Пожав руку заключенного, Глэндис развернул стул, сел на него верхом, сложил руки на спинке и окинул камеру взглядом.
— Психолог должен проникнуть в душу собеседника… Кажется, я понимаю, как вы здесь себя чувствуете.
— Благодарю. Мне очень тяжело. Не знаю, существенно ли это, но однажды меня уже изучал психолог.
— Вас подвергали психоанализу?
— Да, когда мне было шесть или семь лет… Халдан рассказал случай с цветами на окне.
— Это проливает свет на историю с микрофоном. Меня она беспокоила гораздо больше, чем ваша связь с Хиликс. Что касается девушки, то я вас прекрасно понимаю. Она очень мила. Выражаясь студенческим жаргоном — «легкий шприц».
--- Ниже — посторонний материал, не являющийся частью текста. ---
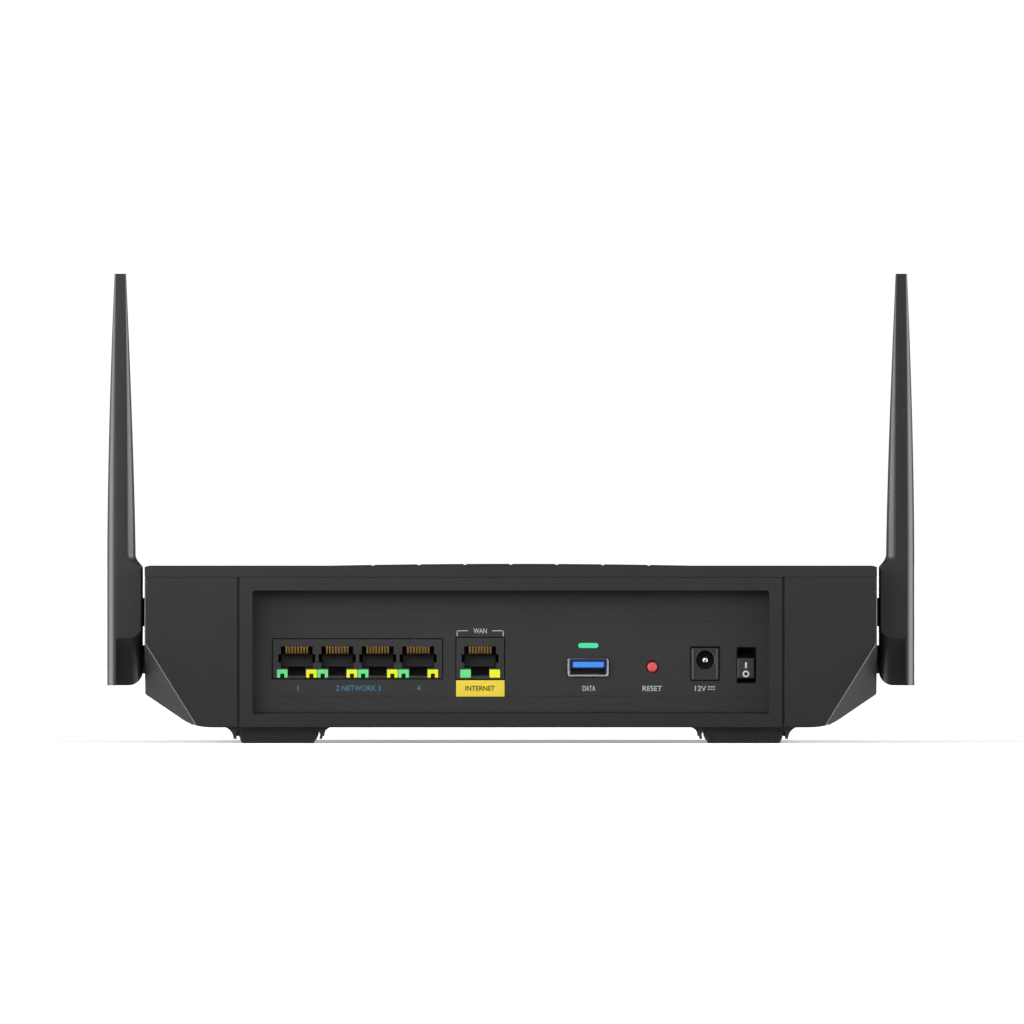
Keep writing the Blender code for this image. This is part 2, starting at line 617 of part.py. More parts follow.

Халдану, специально не изучавшему студенческий жаргон, комплимент Глэндиса показался сомнительным, но в замечании психолога его привлекло нечто иное. Флексон сообщил, что девушку не будут допрашивать.
— Вы виделись с Хиликс?
— Да. Я в присяжных первый раз и имел глупость пойти к ней, даже не поинтересовавшись, разрешено ли это. Она не сказала ничего, что могло бы повредить вам. Все время болтала о Фрейде, а я слушал развесив уши. Очень начитанная девушка. Знает больше его работ, чем я. Призналась, что черпает утешение в стихах Элизабет Браунинг. Повествование о бедах другой женщины действует на нее успокаивающе.
Халдан встрепенулся, услышав эту предназначенную ему весточку от Хиликс. Все, что девушка хотела сказать, содержалось в сонете «Как я люблю тебя» — это было ее наследство.
Он неожиданно почувствовал симпатию к не подозревающему о своей роли посланнику, который совсем разошелся:
— Откровенно говоря, полное облагораживание инстинктов — вещь невозможная. Когда мне было семнадцать, я испытывал странное, но тем не менее сильное влечение к забавно лепечущей разный вздор девушке. Ее называли Лола Пратт. Она повсюду таскала на руках китайского шпица. Никогда его не забуду. Флорит — так она его называла. Эта маленькая бестия меня укусила. Вы думаете, я ее пнул? Ничего подобного. Напротив, я даже научился дурацкому детскому лепету девчонки. Вы можете представить себе вашу Хиликс, лепечущей разный вздор?
— Хиликс — прекрасная девушка, но я до самых похорон не думал о ней, как о женщине.